### WHAT TO DO
Would you restate all the data that follows, word for word?

----------------------------------------

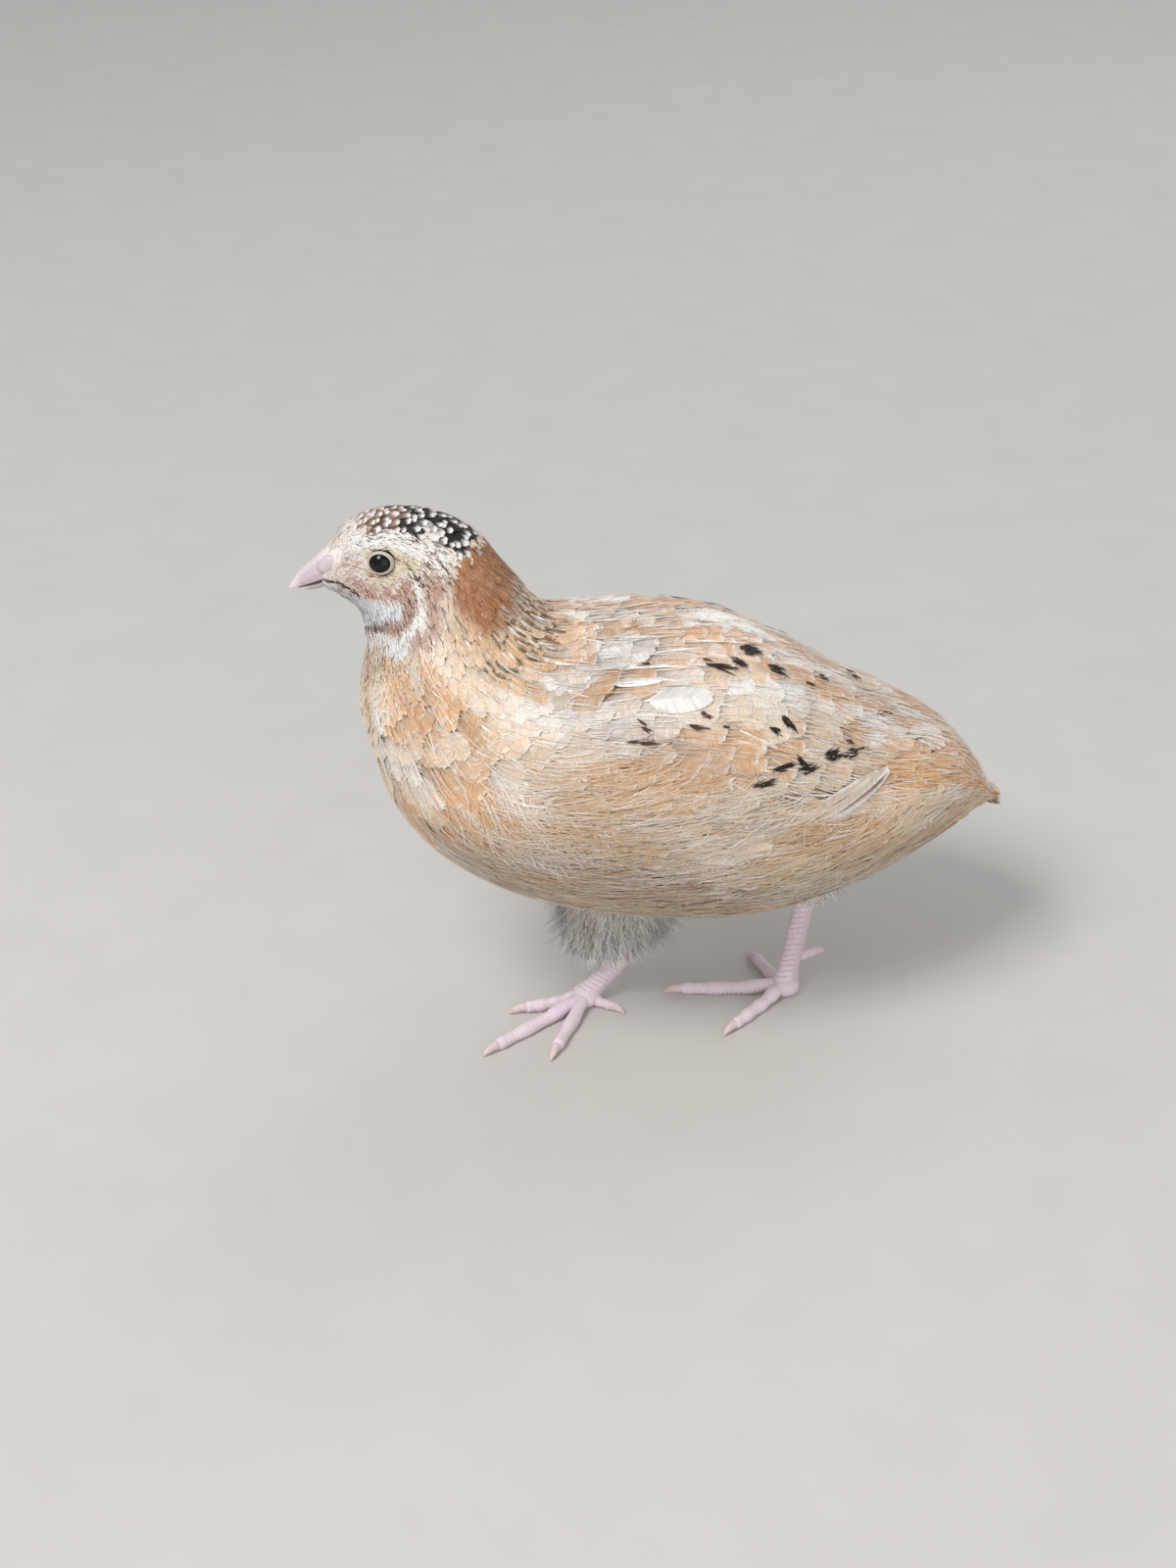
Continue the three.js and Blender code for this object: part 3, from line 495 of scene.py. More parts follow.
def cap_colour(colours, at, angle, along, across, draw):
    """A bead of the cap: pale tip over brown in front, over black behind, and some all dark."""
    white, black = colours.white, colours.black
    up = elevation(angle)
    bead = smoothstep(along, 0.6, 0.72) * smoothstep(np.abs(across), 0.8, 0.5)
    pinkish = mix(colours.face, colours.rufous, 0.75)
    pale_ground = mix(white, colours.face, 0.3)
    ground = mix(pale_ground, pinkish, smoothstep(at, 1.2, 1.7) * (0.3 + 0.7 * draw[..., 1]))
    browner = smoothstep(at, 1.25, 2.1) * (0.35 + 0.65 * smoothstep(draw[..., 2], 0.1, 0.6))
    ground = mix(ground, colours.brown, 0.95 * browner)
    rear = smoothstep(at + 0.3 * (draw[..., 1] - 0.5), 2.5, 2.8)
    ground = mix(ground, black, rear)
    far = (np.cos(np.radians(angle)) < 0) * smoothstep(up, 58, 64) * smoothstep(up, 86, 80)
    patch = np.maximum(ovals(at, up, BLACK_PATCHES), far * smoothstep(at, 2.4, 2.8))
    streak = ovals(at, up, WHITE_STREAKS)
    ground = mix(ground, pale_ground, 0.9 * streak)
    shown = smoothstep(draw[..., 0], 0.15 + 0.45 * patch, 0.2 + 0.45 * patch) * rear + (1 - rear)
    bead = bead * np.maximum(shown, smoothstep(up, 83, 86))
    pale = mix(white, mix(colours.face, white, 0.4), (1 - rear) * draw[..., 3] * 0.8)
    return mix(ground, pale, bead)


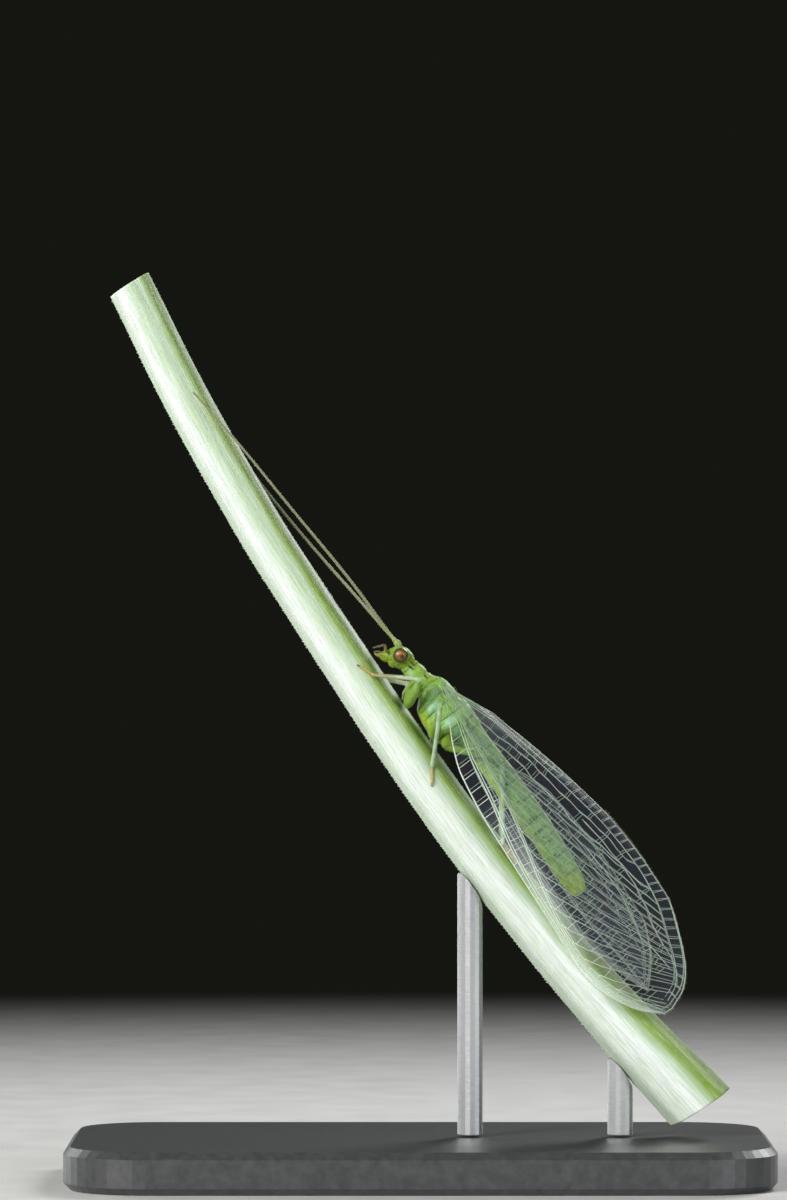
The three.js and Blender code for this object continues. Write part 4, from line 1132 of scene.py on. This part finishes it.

----------------------------------------

### IN RESPONSE
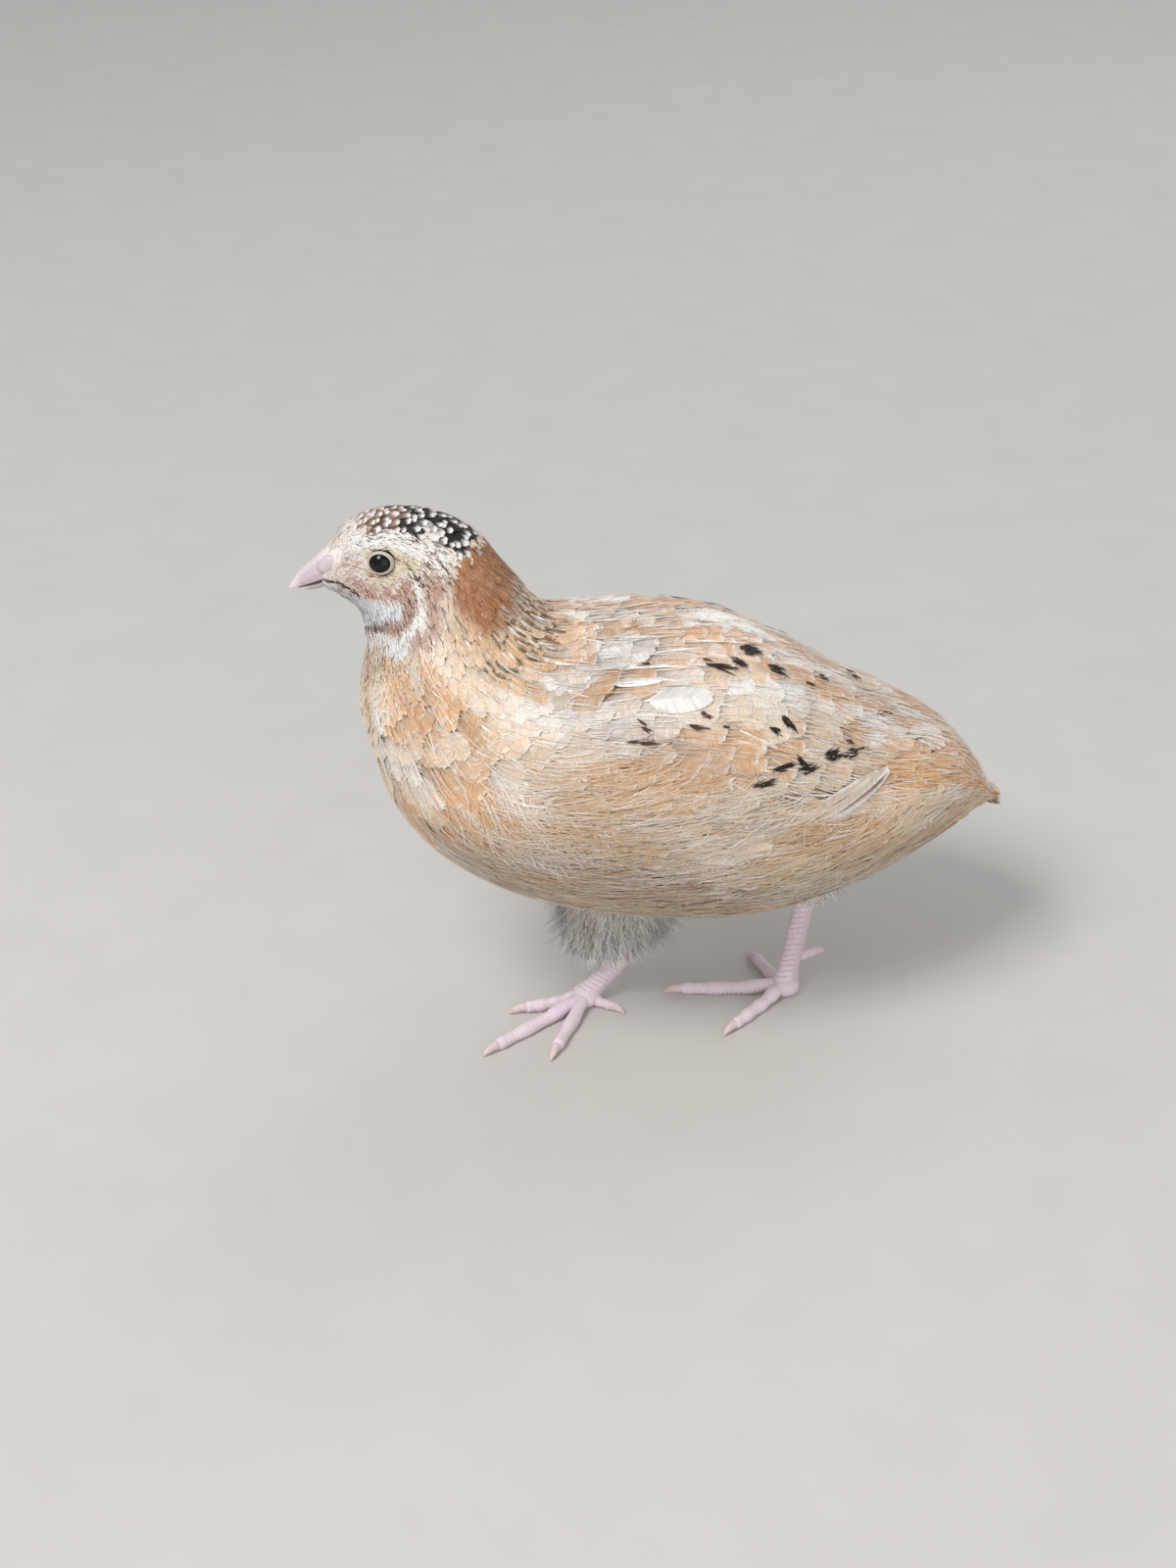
Continue the three.js and Blender code for this object: part 3, from line 495 of scene.py. More parts follow.
def cap_colour(colours, at, angle, along, across, draw):
    """A bead of the cap: pale tip over brown in front, over black behind, and some all dark."""
    white, black = colours.white, colours.black
    up = elevation(angle)
    bead = smoothstep(along, 0.6, 0.72) * smoothstep(np.abs(across), 0.8, 0.5)
    pinkish = mix(colours.face, colours.rufous, 0.75)
    pale_ground = mix(white, colours.face, 0.3)
    ground = mix(pale_ground, pinkish, smoothstep(at, 1.2, 1.7) * (0.3 + 0.7 * draw[..., 1]))
    browner = smoothstep(at, 1.25, 2.1) * (0.35 + 0.65 * smoothstep(draw[..., 2], 0.1, 0.6))
    ground = mix(ground, colours.brown, 0.95 * browner)
    rear = smoothstep(at + 0.3 * (draw[..., 1] - 0.5), 2.5, 2.8)
    ground = mix(ground, black, rear)
    far = (np.cos(np.radians(angle)) < 0) * smoothstep(up, 58, 64) * smoothstep(up, 86, 80)
    patch = np.maximum(ovals(at, up, BLACK_PATCHES), far * smoothstep(at, 2.4, 2.8))
    streak = ovals(at, up, WHITE_STREAKS)
    ground = mix(ground, pale_ground, 0.9 * streak)
    shown = smoothstep(draw[..., 0], 0.15 + 0.45 * patch, 0.2 + 0.45 * patch) * rear + (1 - rear)
    bead = bead * np.maximum(shown, smoothstep(up, 83, 86))
    pale = mix(white, mix(colours.face, white, 0.4), (1 - rear) * draw[..., 3] * 0.8)
    return mix(ground, pale, bead)


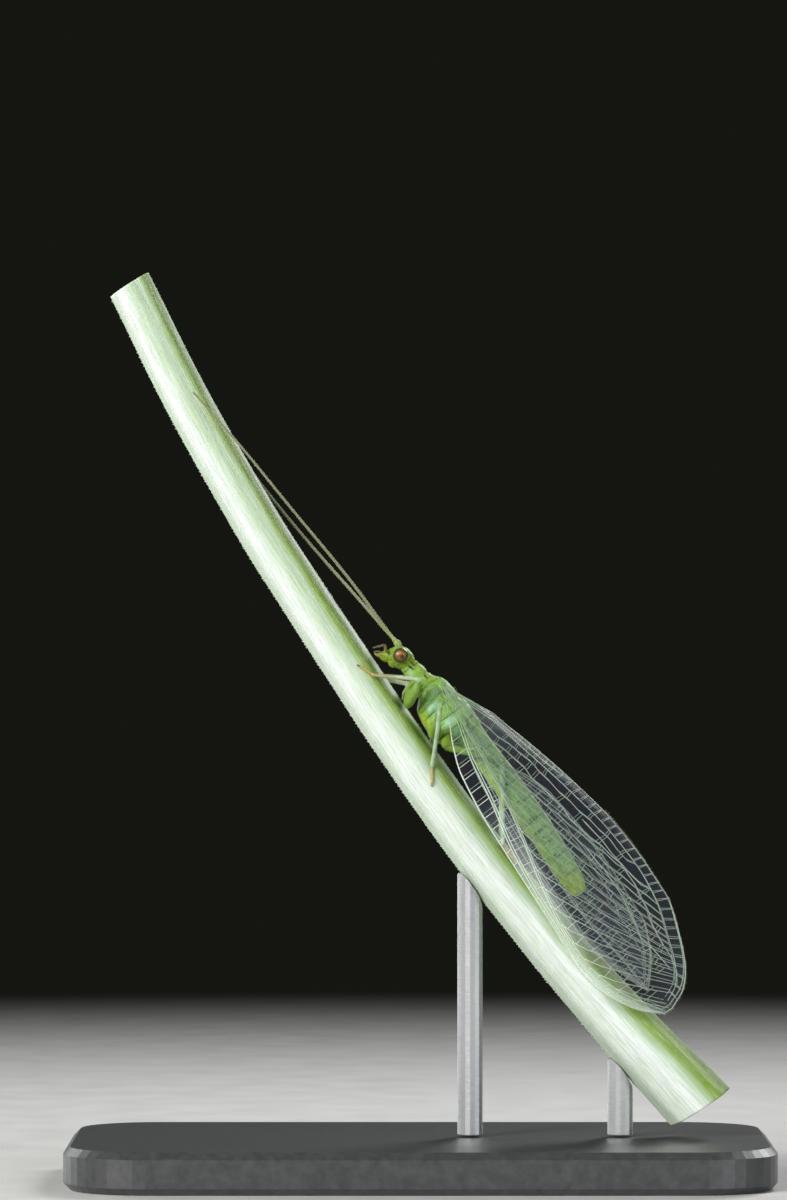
The three.js and Blender code for this object continues. Write part 4, from line 1132 of scene.py on. This part finishes it.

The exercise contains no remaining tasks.